Let's say you have $100,000 in your account and you see an opportunity. First, you determine your maximum loss: 3%, or $3,000. Then you adjust the position size according to your stop-loss distance. If you have another trade open at the same time, you look at the total risk. Let's say you have a $1,500 risk in the other trade. With the new trade, your total risk becomes $4,500. This stays below the 5% limit. Then you set your target: If this trade goes as expected, you aim for a minimum of 7%, or $7,000. This way, everything is clear from the start: If it goes wrong, the loss is known. If it goes well, the target is known. This allows you to make decisions based on planning, not emotion.
The 3-5-7 strategy doesn't guarantee a win. No one can say that when you trade. But this strategy ensures you don't get discouraged when you experience losses, and that your account grows when you profit. Especially for beginners, its biggest advantage is the discipline it instills. As your experience increases over time, you can adjust the ratios to suit your needs. But the basic idea always remains the same: risk must be controlled, and the goal must be clear. If you want to spend more time in the market while trading and make calmer decisions, the 3-5-7 strategy can be a very good starting framework.

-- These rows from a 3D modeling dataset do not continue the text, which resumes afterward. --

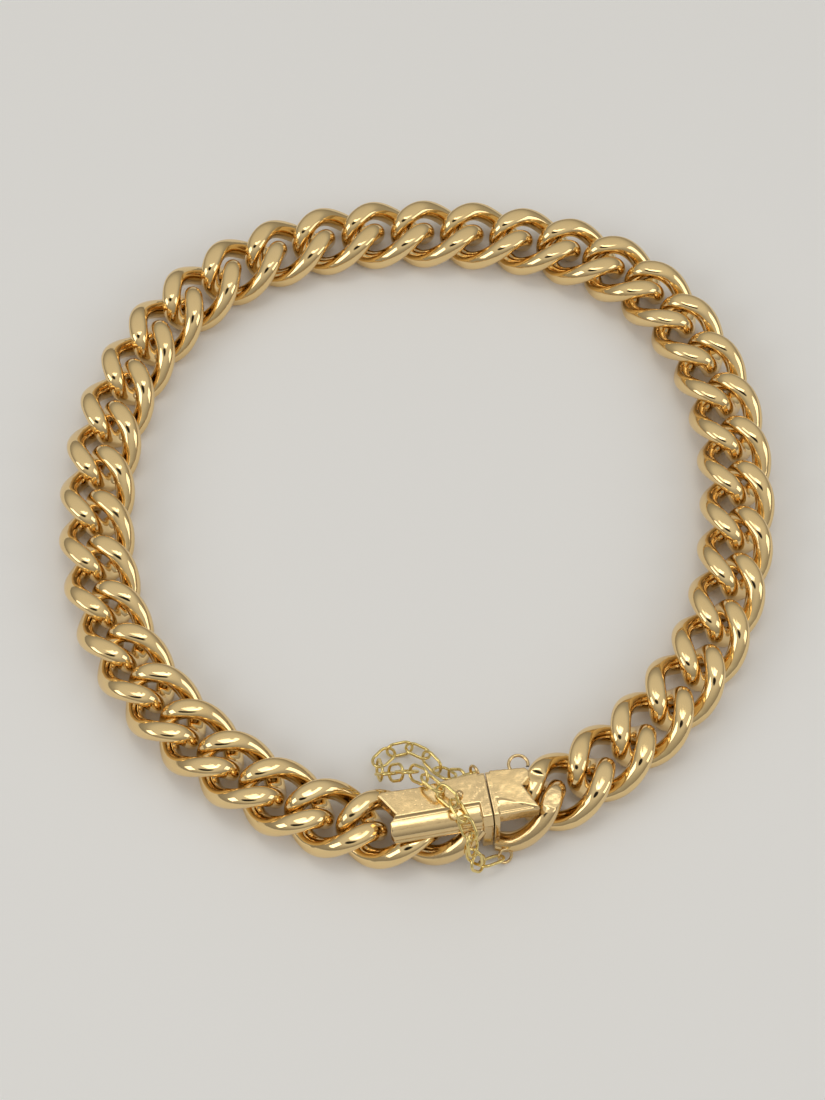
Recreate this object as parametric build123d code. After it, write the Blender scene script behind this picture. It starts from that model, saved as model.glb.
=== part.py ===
"""Curb link bracelet, closed by a box clasp with a safety chain over it.

Millimetres, +Z up. The bracelet lies on the floor; its origin ends up under the middle of
its outline. Headings are degrees anticlockwise from +X, seen from above.
"""
from build123d import *

import os
from math import atan2, cos, degrees, hypot, pi, radians, sin, sqrt

# The curb links. All but the pitch are shares of the pitch, so that the chain still links
# up at another size.
pitch = 4.95  # from one link's centre to the next
wire_share = 0.374  # thickness of the round wire
eye_share = 0.697  # clear width across a link's eye
end_gap_share = 0.065  # between the two links whose ends meet in one eye
end_fullness_share = 0.034  # how much squarer than an ellipse the ends are
side_fullness_share = 0.047  # and the sides
filed_share = 0.060  # depth of the flats filed across the high and low points
twist = 69.0  # how far each end is turned out of the link's middle plane, degrees

# The clasp, in its own frame: X along the bracelet, Y towards the wrist.
case_height = 1.70  # the box, from its underside to its flat top
crease_depth = 0.22  # the groove between the flat top and the rounded front
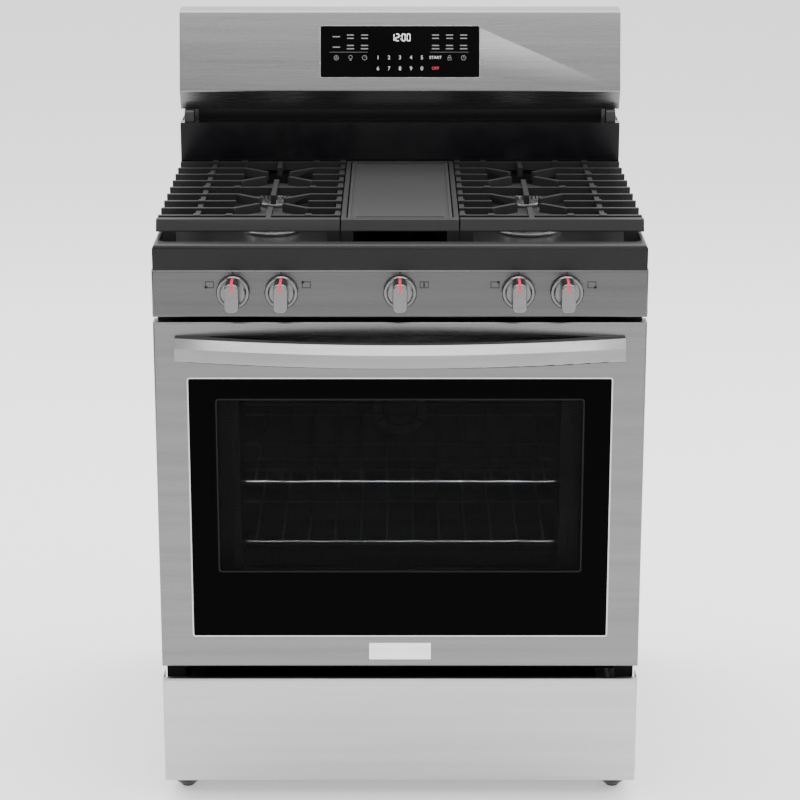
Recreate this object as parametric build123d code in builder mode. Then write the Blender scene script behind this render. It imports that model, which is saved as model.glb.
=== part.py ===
"""Freestanding 30-inch gas range, in millimetres.

Frame: +X to the user's right when facing the range, +Y to the wall behind it, +Z up.
The origin is on the floor under the centre of the range, which stands on four legs.
"""
from build123d import *
from math import atan2, cos, degrees, hypot, pi, sin
import os

os.makedirs("parts", exist_ok=True)

# ---------------------------------------------------------------- driving dimensions
FRONT_W = 759.0  # over the door, drawer and control panel
BODY_W = 752.0  # over the side panels
FRONT_Y = -300.0  # front plane of door, drawer and control panel
HANDLE_Y = -360.0  # foremost point of the door handle
BACK_Y = 360.0  # rearmost point, the heads of the back screws
TOP_Z = 1194.0  # top of the backguard
SHEET = 1.5  # folded sheet steel

LEG_Z = 33.0  # underside of the cabinet
DRAWER_TOP = 210.0
DOOR_BOTTOM, DOOR_TOP = 232.0, 799.0
PANEL_BOTTOM, PANEL_TOP = 806.5, 880.6
COOKTOP_RIM = 919.5
WELL_Z = 893.0  # cooktop surface round the burners
GRATE_TOP = 942.0

HALF = FRONT_W / 2
BODY_X = BODY_W / 2
SKIN_X = BODY_X - SHEET  # inner face of a side panel
REAR_SHEET_Y = 356.5  # front face of the back panel
SIDES = (("left", -1), ("right", 1))

# oven cavity
CAV_X = 305.0
CAV_FRONT, CAV_BACK = -252.0, 215.0
CAV_BOTTOM, CAV_TOP = 272.0, 735.0
FLOOR_Z = 300.0
LINER_T = 2.0
FAN_Z = 518.0
BAKE_Z, BAKE_R = 284.0, 11.0
BROIL_Z, BROIL_R = 718.0, 9.0
LAMP_X, LAMP_Z, LAMP_R = -210.0, 640.0, 20.0
BURNER_END_Y = 262.0  # rear end of both oven burner pipes
DUCT_X, DUCT_Y = 60.0, (160.0, 200.0)  # flue opening in the cavity roof
RACK_PITCH = 50.5
LOWER_RACK_Z = 413.0
UPPER_RACK_Z = LOWER_RACK_Z + 2 * RACK_PITCH
RACK_X, RACK_FRONT, RACK_MID, RACK_REAR = 286.0, -219.0, -13.0, 171.0

# door
HINGE_Y, HINGE_Z, HINGE_X = -272.0, 246.0, 340.0
GLASS_X, GLASS_BOTTOM, GLASS_TOP = 327.5, 284.5, 709.0
WINDOW_X, WINDOW_BOTTOM, WINDOW_TOP = 244.0, 386.0, 680.0
HANDLE_X, HANDLE_BOTTOM, HANDLE_TOP = 346.0, 740.5, 776.0

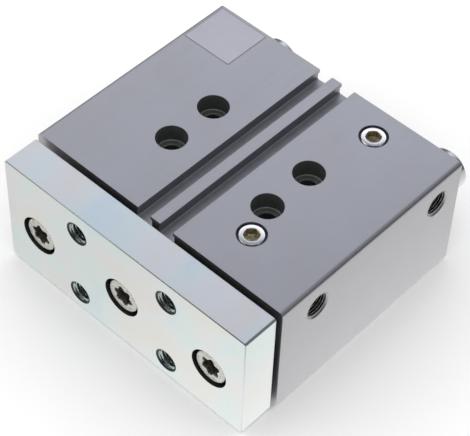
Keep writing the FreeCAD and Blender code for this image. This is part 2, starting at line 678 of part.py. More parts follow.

The information, comments and recommendations contained herein are not within the scope of investment consultancy. Investment consultancy services are provided within the framework of the investment consultancy agreement to be signed between brokerage firms, portfolio management companies, banks that do not accept deposits and customers. The comments in this article are only my personal comments and these comments may not be appropriate for your financial situation and risk return. For this reason, investments should not be made based on the information and comments in my articles.